Exercise:
Return, exactly as written, the run of lines that begins at the line containing "tilted = [Rot(-resting_tilt(), 0, 0)" and ends at the line containing "points = [vertex.co". Nothing outside that run belongs in the answer.

Material:
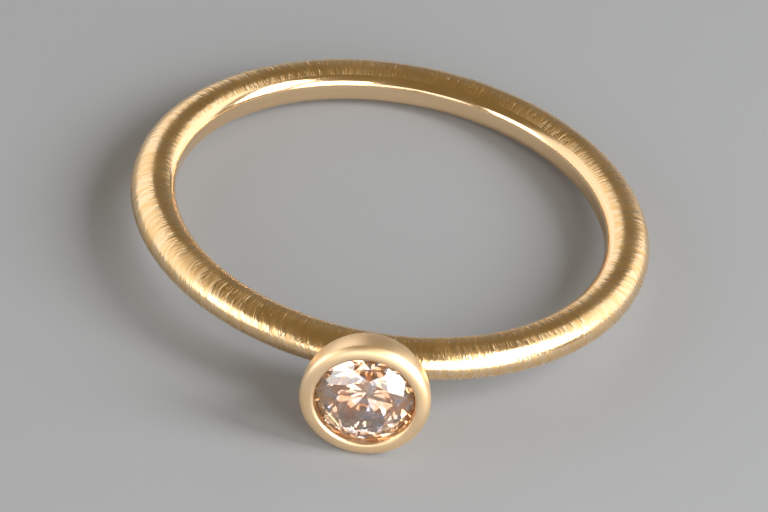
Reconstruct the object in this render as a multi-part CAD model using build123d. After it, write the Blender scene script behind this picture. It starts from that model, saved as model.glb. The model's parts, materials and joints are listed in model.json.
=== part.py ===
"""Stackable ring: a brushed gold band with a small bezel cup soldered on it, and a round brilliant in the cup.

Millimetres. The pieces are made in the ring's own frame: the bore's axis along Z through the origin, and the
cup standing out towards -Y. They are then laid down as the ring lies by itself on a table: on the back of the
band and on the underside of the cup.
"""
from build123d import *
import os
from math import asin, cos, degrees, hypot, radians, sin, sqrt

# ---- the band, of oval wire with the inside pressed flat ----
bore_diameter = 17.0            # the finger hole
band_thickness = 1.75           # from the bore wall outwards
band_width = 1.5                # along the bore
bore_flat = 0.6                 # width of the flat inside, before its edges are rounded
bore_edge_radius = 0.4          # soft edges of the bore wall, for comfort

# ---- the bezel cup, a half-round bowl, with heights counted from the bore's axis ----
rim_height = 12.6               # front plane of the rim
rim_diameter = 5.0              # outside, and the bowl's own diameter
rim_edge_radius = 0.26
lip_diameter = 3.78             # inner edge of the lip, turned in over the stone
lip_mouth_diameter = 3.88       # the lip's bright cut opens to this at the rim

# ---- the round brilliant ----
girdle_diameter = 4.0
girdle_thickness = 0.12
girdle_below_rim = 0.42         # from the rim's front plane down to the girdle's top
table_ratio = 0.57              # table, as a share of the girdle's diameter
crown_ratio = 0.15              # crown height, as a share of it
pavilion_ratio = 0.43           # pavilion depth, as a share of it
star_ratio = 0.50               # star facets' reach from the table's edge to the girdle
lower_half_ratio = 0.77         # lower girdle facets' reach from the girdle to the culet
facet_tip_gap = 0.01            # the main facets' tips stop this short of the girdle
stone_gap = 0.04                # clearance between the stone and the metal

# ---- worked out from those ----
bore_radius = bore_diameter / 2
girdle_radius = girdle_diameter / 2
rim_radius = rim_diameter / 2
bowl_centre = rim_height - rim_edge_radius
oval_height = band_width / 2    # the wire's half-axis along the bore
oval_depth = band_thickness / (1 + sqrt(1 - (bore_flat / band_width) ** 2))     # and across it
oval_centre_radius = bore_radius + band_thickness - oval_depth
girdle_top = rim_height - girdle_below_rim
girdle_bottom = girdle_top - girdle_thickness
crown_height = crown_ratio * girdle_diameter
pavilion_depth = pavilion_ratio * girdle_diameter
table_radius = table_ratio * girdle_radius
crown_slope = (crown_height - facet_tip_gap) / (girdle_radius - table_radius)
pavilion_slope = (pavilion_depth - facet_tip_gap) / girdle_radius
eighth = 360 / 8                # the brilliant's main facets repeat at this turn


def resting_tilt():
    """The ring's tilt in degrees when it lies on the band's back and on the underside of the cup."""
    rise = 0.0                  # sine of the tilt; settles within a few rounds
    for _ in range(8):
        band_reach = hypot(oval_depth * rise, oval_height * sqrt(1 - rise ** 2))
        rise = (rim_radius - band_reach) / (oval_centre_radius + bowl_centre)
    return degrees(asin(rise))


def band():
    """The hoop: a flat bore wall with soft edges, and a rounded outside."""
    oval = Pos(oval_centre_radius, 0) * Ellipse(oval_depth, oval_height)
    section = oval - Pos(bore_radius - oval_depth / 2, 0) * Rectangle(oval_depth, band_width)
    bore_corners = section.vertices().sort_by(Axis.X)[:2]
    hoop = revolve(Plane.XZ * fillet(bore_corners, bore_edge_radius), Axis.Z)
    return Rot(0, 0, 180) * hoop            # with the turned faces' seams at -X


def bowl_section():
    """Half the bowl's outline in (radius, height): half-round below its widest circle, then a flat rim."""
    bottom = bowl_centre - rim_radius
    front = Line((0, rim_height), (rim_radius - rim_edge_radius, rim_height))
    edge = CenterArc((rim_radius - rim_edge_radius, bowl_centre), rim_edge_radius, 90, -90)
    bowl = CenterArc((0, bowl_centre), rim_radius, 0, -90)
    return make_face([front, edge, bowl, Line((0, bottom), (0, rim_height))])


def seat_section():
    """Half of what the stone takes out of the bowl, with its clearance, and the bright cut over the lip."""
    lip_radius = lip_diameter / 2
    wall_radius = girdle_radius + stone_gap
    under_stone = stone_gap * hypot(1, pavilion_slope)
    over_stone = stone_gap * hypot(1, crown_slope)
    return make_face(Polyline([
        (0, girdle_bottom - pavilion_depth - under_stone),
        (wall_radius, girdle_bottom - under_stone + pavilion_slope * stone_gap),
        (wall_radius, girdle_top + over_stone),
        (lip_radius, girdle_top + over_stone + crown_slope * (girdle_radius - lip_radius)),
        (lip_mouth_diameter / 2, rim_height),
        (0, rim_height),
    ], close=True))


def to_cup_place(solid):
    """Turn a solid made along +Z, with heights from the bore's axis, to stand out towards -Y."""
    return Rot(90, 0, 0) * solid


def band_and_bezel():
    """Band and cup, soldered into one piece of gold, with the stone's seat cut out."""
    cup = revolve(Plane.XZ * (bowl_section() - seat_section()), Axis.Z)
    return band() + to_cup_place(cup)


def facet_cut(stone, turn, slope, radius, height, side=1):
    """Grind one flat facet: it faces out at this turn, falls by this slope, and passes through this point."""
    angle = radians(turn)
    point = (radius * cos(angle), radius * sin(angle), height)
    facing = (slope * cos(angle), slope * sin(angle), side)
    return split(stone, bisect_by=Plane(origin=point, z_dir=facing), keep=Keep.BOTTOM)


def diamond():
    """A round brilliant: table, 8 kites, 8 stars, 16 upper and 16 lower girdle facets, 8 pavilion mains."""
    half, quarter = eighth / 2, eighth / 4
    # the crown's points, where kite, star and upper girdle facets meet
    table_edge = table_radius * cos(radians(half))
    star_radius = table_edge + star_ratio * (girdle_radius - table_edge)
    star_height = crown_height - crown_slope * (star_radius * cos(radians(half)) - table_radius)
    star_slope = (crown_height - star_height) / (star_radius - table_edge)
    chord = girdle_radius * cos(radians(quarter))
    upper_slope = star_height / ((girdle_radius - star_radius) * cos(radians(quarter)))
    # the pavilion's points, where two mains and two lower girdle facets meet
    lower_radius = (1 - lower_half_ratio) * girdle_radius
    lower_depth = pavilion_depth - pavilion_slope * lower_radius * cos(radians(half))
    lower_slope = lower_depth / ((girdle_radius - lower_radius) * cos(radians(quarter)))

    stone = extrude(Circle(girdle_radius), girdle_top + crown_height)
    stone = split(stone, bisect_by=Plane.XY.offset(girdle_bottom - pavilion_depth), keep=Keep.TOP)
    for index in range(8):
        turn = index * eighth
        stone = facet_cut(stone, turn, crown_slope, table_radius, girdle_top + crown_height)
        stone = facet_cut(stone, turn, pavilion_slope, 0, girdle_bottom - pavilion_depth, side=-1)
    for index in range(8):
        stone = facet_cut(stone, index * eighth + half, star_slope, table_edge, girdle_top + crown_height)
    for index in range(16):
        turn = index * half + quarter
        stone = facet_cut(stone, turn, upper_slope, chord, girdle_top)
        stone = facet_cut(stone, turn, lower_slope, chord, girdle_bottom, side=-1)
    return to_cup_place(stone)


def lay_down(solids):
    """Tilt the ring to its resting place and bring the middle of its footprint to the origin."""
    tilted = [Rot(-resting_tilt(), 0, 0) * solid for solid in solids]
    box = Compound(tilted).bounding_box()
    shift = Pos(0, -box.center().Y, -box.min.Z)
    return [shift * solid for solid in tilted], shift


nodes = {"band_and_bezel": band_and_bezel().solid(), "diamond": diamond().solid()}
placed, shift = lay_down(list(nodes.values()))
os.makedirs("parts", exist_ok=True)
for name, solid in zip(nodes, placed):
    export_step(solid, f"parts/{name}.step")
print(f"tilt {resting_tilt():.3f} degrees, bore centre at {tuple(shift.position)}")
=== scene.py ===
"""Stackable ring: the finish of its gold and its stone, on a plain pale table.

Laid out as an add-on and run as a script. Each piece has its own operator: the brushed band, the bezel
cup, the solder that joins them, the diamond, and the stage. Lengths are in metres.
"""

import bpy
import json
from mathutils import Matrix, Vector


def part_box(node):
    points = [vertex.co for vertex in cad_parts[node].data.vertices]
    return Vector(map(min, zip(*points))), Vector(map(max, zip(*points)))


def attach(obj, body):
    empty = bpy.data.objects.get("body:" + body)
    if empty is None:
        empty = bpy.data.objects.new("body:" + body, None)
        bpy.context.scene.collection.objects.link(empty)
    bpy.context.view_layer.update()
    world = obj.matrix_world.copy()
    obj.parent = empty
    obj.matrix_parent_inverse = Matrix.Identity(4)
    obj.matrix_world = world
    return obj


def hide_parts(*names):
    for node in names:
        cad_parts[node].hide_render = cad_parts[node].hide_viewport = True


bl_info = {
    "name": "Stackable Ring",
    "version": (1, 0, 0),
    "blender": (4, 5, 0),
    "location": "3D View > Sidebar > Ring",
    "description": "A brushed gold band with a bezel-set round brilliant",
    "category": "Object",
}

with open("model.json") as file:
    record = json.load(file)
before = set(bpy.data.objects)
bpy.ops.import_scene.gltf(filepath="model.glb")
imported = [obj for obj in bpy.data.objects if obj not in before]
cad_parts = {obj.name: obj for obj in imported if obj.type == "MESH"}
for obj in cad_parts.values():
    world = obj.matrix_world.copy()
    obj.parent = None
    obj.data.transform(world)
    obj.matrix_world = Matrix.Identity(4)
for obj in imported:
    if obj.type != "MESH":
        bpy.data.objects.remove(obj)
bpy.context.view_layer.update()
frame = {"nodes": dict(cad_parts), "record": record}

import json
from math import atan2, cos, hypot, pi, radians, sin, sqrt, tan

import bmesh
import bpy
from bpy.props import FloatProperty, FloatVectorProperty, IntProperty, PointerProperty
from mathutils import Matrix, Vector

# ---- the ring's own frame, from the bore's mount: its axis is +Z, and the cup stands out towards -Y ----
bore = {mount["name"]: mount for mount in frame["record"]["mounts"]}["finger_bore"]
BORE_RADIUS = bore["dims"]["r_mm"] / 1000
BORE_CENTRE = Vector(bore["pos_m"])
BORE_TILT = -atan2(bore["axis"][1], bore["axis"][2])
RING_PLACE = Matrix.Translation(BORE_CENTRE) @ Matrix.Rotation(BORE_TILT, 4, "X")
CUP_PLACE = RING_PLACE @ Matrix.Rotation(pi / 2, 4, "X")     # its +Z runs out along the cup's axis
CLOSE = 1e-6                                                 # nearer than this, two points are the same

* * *

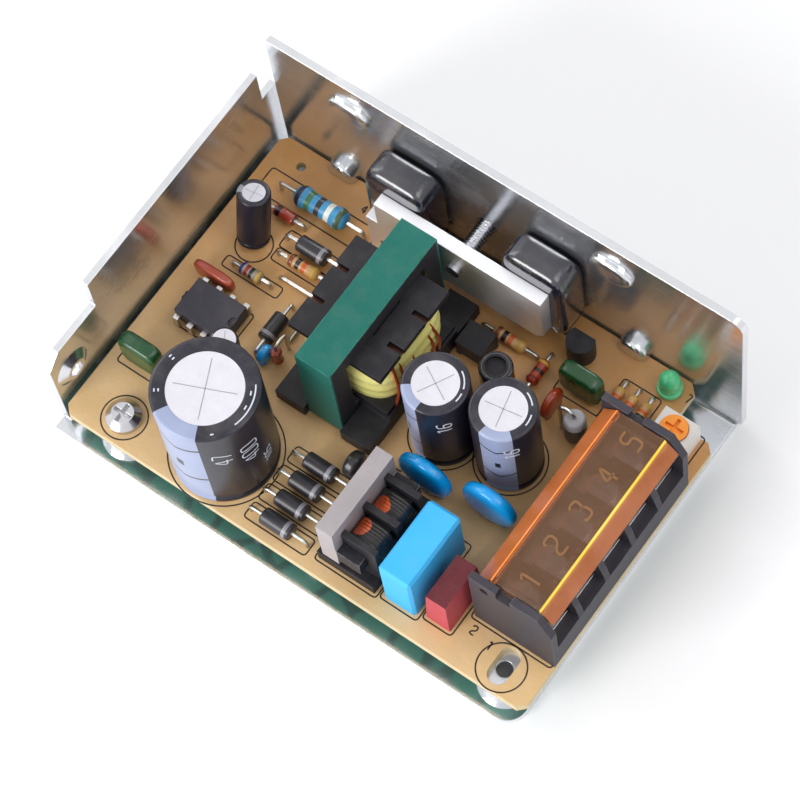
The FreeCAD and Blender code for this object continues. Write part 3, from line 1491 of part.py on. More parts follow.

Solution to this exercise:
    tilted = [Rot(-resting_tilt(), 0, 0) * solid for solid in solids]
    box = Compound(tilted).bounding_box()
    shift = Pos(0, -box.center().Y, -box.min.Z)
    return [shift * solid for solid in tilted], shift


nodes = {"band_and_bezel": band_and_bezel().solid(), "diamond": diamond().solid()}
placed, shift = lay_down(list(nodes.values()))
os.makedirs("parts", exist_ok=True)
for name, solid in zip(nodes, placed):
    export_step(solid, f"parts/{name}.step")
print(f"tilt {resting_tilt():.3f} degrees, bore centre at {tuple(shift.position)}")
=== scene.py ===
"""Stackable ring: the finish of its gold and its stone, on a plain pale table.

Laid out as an add-on and run as a script. Each piece has its own operator: the brushed band, the bezel
cup, the solder that joins them, the diamond, and the stage. Lengths are in metres.
"""

import bpy
import json
from mathutils import Matrix, Vector


def part_box(node):
    points = [vertex.co for vertex in cad_parts[node].data.vertices]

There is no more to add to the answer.